Child takes Over Air Traffic

               On a voice recording dated 17 February 2010, another child’s play had been brought to light with a child’s voice taking the place of a legitimate air traffic controller at John F. Kennedy Airport in New York. As it appeared, the voice was apparently under adult supervision while the traffic instructions given to pilots were being carried. It does come to mind if another parent has been eyeing some media attention for a promising record of the youngest traffic controller to be established. If you could imagine a legitimate air traffic controller committing mistakes that caused some of the most tragic air disasters on the ground and in the air, I don’t see any place a child should have in air traffic ( and I suppose the nature of the job should prohibit child presence from then on) . Any child could do well in radio and TV for entertainment but not in air traffic where everything is unstable as the air itself.
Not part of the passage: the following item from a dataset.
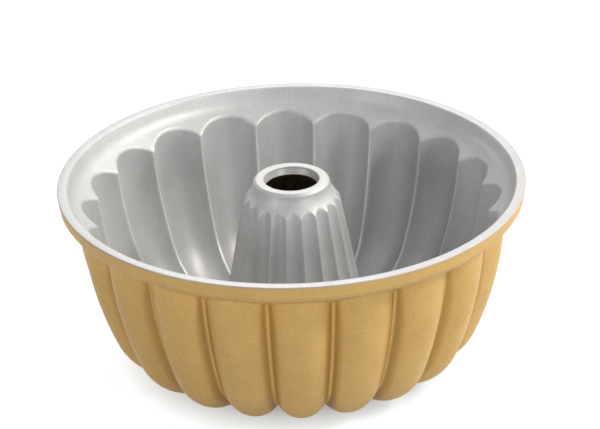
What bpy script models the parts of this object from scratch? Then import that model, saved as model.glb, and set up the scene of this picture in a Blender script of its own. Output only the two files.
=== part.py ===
"""A fluted tube pan for baking ring cakes: one aluminium casting between a grey non-stick lining and
a gold outer coat. Metres, +Z up. The pan stands on its base at z = 0 with its tube on the Z axis.

Every face of the pan is a layer at some depth into the wall: depth 0 is the face that touches the
cake, and depth WALL is the outside. One flute is worked out, centred on +X, and then spun round Z.
"""

import math

import bmesh
import bpy
from mathutils import Matrix, Vector

# The pan as a whole
PAN_HEIGHT = 0.1083
RIM_RADIUS = 0.130
FLUTES = 20

# Thickness of the three layers, and the clearance between them
LINING_THICKNESS = 0.00025
METAL_THICKNESS = 0.0022
COAT_THICKNESS = 0.00025
LAYER_GAP = 0.0003

# The rim: its flat ring, the bevel of its outer edge, and the skirt that hangs outside it
RIM_LAND = 0.0054
RIM_BEVEL = 0.001
SKIRT_DEPTH = 0.0048
SKIRT_TUCK = math.radians(38)

# The plain collar inside the rim, and the shoulder that the flutes run out into
COLLAR_DEPTH = 0.0083
COLLAR_TAPER = 0.0031
SHOULDER_SLOPE = math.radians(33)

# The fluted wall, along the deepest line of a flute on the cavity side
CROWN_INSET = 0.0128
WALL_BOW_RADIUS = 0.201
CORNER_RADIUS = 0.0407
WALL_FLUTE_ARC = math.radians(58)

# The outside's arcs are moved outwards by this share of the metal's thickness, not widened by it
GROOVE_SHARPNESS = 0.9

# The flat foot at the bottom of each flute
FOOT_LENGTH = 0.007
FOOT_WIDTH = 0.005

# The tube in the middle, along the deepest line of its grooves
TUBE_CROWN_RADIUS = 0.0231
TUBE_DRAFT = math.radians(9.8)
TUBE_FLUTE_ARC = math.radians(47)

# The tube's plain cap, its flat lip and its machined bore
BORE_RADIUS = 0.0154
BORE_HEIGHT = 0.005
LIP_LAND = 0.0046
LIP_BEVEL = 0.0013
CAP_SLOPE = math.radians(29)

# How finely a flute is divided on each side of its crown, and its round stretches along it
SIDE_COLUMNS = 2
WALL_STEPS = 2
CORNER_STEPS = 4
ROOT_STEPS = 2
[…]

In both cases of a young pilot wannabe and an air traffic controller to be was the parent’s participation to be questioned. Had Jessica been given time to grow and ease up with her aspirations one at a time, she would have matured to be a responsible aviatrix at present. As for the aspiring traffic controller’s child, I suppose the parents will know their lesson after serving suspension. Some parent’s outlook could rather be absurd (I suppose lured by the publicity and what it could do) in that if they should persist in the same nature of child’s play with their consent in the future, they better lie on the floor face down and let their children do the spanking on their butts. “Don’t do it again, Mom, Dad!”